### WHAT YOU NEED TO DO
Look over the lines below. Report each one that includes the string "this".

* start RECORD LIST *

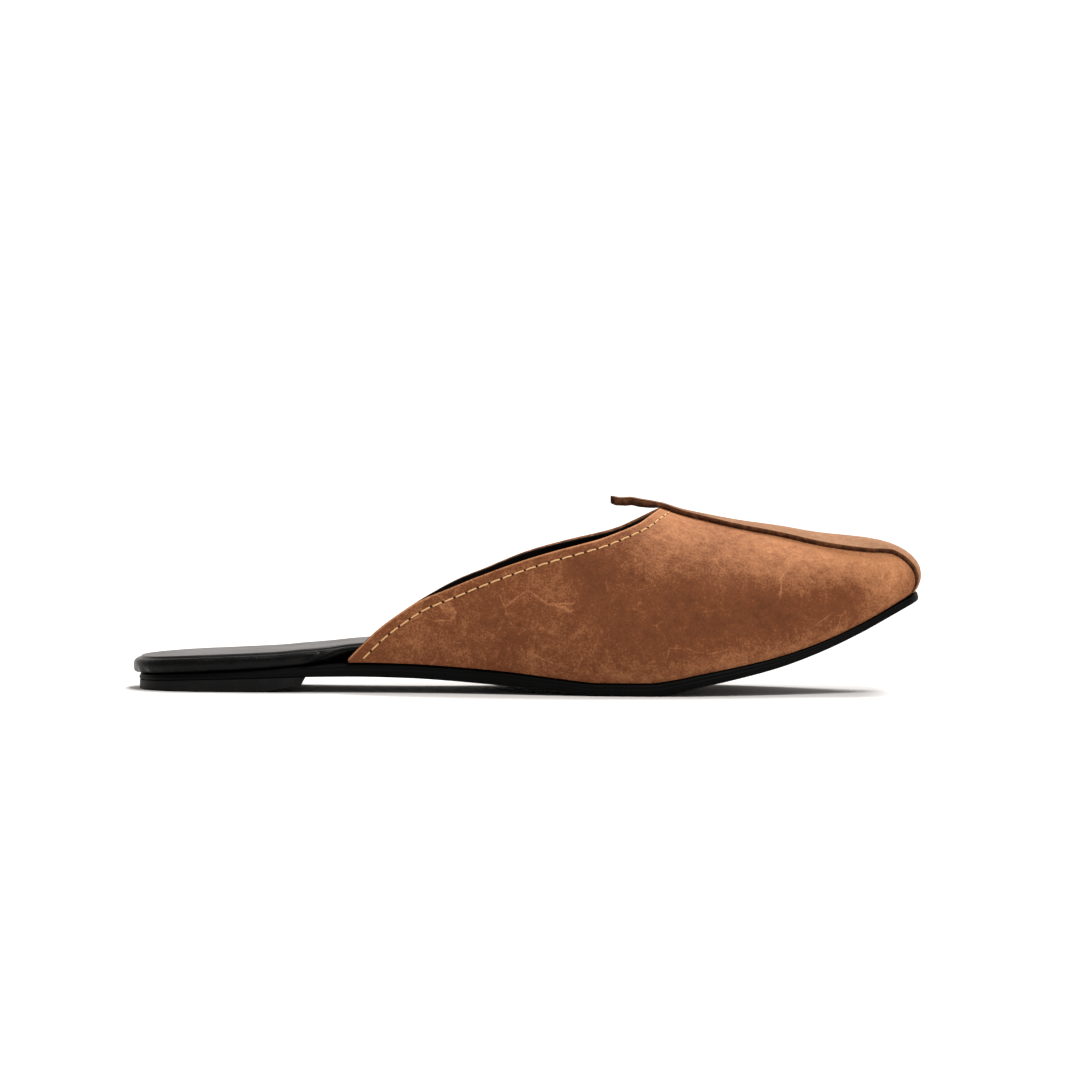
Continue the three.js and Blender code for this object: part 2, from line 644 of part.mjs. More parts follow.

* end RECORD LIST *
* start RECORD LIST *

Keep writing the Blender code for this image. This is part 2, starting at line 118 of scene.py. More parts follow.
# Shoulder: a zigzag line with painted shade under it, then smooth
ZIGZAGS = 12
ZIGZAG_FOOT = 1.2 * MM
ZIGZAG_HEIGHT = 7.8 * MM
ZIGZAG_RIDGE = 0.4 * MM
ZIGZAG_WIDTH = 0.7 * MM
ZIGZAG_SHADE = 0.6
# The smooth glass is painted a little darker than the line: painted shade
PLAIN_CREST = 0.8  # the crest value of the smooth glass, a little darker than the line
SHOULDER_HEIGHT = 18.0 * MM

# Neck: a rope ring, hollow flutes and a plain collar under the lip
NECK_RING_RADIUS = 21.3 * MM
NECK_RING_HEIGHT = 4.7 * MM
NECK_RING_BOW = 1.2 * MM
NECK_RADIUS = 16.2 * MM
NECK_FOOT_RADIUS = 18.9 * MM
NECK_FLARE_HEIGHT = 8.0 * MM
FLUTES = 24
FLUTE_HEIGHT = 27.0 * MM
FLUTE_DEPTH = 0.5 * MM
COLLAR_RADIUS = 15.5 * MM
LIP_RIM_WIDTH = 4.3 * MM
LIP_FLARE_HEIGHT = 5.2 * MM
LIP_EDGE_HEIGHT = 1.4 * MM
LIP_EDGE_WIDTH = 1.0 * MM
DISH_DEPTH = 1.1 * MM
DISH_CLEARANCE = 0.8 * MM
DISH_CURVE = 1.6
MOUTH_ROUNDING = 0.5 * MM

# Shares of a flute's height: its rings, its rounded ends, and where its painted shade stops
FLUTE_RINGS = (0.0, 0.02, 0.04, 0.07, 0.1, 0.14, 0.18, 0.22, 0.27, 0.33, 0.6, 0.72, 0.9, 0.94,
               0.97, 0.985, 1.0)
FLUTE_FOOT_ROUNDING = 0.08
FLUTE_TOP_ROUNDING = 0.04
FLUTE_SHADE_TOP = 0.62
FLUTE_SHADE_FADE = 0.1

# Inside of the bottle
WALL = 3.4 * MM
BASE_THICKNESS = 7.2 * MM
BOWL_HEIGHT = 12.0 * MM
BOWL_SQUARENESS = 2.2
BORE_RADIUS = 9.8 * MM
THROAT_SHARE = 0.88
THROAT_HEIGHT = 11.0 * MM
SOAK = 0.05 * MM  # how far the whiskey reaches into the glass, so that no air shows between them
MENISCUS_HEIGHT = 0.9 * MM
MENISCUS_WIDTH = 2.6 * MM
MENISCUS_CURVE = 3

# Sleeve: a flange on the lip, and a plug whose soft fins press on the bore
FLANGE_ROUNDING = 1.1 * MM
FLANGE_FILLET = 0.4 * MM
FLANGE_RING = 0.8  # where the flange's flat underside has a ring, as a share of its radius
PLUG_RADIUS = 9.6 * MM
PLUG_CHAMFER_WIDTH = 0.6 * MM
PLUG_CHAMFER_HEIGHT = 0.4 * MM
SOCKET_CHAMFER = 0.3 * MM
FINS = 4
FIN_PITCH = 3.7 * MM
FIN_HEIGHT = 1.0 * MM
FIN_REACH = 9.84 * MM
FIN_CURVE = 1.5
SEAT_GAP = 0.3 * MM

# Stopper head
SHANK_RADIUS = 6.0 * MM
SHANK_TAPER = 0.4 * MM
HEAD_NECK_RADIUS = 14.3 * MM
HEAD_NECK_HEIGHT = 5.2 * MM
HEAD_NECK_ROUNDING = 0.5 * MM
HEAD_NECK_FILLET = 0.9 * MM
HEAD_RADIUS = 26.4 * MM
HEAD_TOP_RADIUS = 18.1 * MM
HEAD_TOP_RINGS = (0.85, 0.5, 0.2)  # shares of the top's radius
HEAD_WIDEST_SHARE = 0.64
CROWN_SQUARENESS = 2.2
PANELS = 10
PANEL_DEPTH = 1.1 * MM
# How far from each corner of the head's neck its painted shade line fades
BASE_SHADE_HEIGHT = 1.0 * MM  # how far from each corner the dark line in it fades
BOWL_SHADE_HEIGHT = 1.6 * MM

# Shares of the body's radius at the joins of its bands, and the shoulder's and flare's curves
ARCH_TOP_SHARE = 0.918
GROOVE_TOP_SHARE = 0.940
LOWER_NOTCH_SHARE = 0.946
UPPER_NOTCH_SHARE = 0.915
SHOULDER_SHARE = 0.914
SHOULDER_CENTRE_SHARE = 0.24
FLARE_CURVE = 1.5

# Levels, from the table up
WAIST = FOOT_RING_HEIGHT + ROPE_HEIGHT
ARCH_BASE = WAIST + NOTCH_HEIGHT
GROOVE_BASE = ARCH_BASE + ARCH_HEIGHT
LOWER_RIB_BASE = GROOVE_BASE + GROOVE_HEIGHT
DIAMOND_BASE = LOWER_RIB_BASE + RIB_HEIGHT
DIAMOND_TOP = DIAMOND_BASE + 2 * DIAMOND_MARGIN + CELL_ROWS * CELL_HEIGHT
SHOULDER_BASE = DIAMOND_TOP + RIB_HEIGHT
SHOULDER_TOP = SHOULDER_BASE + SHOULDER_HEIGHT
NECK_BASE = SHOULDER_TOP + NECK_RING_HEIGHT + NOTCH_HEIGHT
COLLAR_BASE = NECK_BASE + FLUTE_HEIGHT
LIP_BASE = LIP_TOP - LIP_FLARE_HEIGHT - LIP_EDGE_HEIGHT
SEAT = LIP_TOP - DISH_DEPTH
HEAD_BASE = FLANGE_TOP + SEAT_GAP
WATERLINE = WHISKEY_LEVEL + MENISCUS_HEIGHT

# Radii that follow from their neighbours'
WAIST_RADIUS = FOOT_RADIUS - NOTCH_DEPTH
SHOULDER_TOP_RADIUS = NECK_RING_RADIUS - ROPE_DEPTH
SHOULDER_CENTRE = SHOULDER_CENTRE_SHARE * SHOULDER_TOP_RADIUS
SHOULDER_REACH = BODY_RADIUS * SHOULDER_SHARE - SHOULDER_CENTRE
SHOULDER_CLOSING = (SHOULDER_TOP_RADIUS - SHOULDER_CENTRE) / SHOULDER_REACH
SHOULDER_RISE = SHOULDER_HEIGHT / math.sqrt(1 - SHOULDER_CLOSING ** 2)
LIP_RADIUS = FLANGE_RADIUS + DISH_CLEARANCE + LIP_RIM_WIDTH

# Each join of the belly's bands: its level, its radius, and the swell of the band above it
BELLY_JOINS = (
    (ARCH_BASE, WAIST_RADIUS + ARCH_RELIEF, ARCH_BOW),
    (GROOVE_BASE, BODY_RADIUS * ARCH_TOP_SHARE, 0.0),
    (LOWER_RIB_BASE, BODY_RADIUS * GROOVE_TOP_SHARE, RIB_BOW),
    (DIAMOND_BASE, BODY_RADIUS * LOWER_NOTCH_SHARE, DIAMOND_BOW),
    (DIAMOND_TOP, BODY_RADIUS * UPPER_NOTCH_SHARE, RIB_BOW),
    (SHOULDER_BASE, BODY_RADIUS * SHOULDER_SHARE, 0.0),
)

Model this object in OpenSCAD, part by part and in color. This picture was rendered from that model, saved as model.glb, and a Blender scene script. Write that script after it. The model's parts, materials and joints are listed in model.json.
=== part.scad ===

* end RECORD LIST *

### WRITTEN RESPONSE
Continue the three.js and Blender code for this object: part 2, from line 644 of part.mjs. More parts follow.
Keep writing the Blender code for this image. This is part 2, starting at line 118 of scene.py. More parts follow.
Model this object in OpenSCAD, part by part and in color. This picture was rendered from that model, saved as model.glb, and a Blender scene script. Write that script after it. The model's parts, materials and joints are listed in model.json.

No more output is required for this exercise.